Byron seems to have put into the mouth of Zuleika words which conveyed his own thoughts:
‘Think’st thou that I could bear to part
With thee, and learn to halve my heart?
Ah! were I severed from thy side,
Where were thy friend—and who my guide?
Years have not seen, Time shall not see,
The hour that tears my soul from thee:
Ev’n Azrael, from his deadly quiver
When flies that shaft, and fly it must,
That parts all else, shall doom for ever
Our hearts to undivided dust!
***** *
What other can she seek to see
Than thee, companion of her bower,
The partner of her infancy?
These cherished thoughts with life begun,
Say, why must I no more avow?’
Selim suggests that Zuleika should brave the world and fly with him:
‘But be the Star that guides the wanderer, Thou!
Thou, my Zuleika, share and bless my bark;
The Dove of peace and promise to mine ark!
Or, since that hope denied in worlds of strife,
Be thou the rainbow to the storms of life!
The evening beam that smiles the clouds away,
And tints to-morrow with prophetic ray!
*******
Not blind to Fate, I see, where’er I rove,
Unnumbered perils,—but one only love!
Yet well my toils shall that fond breast repay,
Though Fortune frown, or falser friends betray.’
Zuleika, we are told, was the ‘last of Giaffir’s race.’[44] Selim tells her that ‘life is hazard at the best,’ and there is much to fear:
‘Yes, fear! the doubt, the dread of losing thee.
That dread shall vanish with the favouring gale;
Which Love to-night has promised to my sail.
No danger daunts the pair his smile hath blest,
Their steps still roving, but their hearts at rest.
With thee all toils are sweet, each clime hath charms;
Earth—Sea alike—our world within our arms!’

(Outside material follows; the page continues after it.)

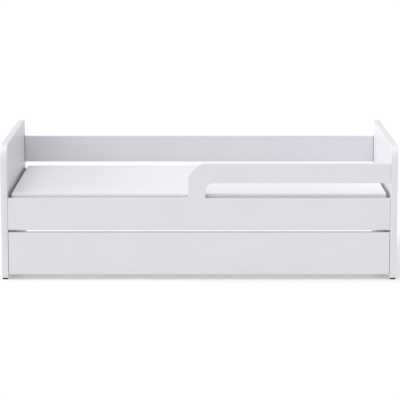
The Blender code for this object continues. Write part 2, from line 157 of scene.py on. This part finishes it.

‘The Corsair’ was written between December 18, 1813, and January 11, 1814. While it was passing through the press, Byron was at Newstead. He gives a little of his own spirit to Conrad, and all Mary’s virtues to Medora—a name which was afterwards given to his child. Conrad
‘Knew himself a villain—but he deemed
The rest no better than the thing he seemed;
And scorned the best as hypocrites who hid
Those deeds the bolder spirit plainly did.
Lone, wild, and strange, he stood alike exempt
From all affection and from all contempt.
None are all evil—quickening round his heart,
One softer feeling would not yet depart.
Yet ’gainst that passion vainly still he strove,
And even in him it asks the name of Love!
Yes, it was Love—unchangeable—unchanged,
Felt but for one from whom he never ranged.
Yes—it was Love—if thoughts of tenderness,
Tried in temptation, strengthened by distress,
Unmoved by absence, firm in every clime,
And yet—oh! more than all! untired by Time.
If there be Love in mortals—this was Love!
He was a villain—aye, reproaches shower
On him—but not the Passion, nor its power,
Which only proved—all other virtues gone—
Not Guilt itself could quench this earliest one!’
The following verses are full of meaning for the initiated:
I.
‘Deep in my soul that tender secret dwells,
Lonely and lost to light for evermore,
Save when to thine my heart responsive swells,
Then trembles into silence as before.
II.
‘There, in its centre, a sepulchral lamp
Burns the slow flame, eternal—but unseen;
Which not the darkness of Despair can damp,
Though vain its ray as it had never been.
III.
‘Remember me—oh! pass not thou my grave
Without one thought whose relics there recline:
The only pang my bosom dare not brave
Must be to find forgetfulness in thine.
IV.
‘My fondest—faintest—latest accents hear—
Grief for the dead not Virtue can reprove;
Then give me all I ever asked—a tear,
The first—last—sole reward of so much love!’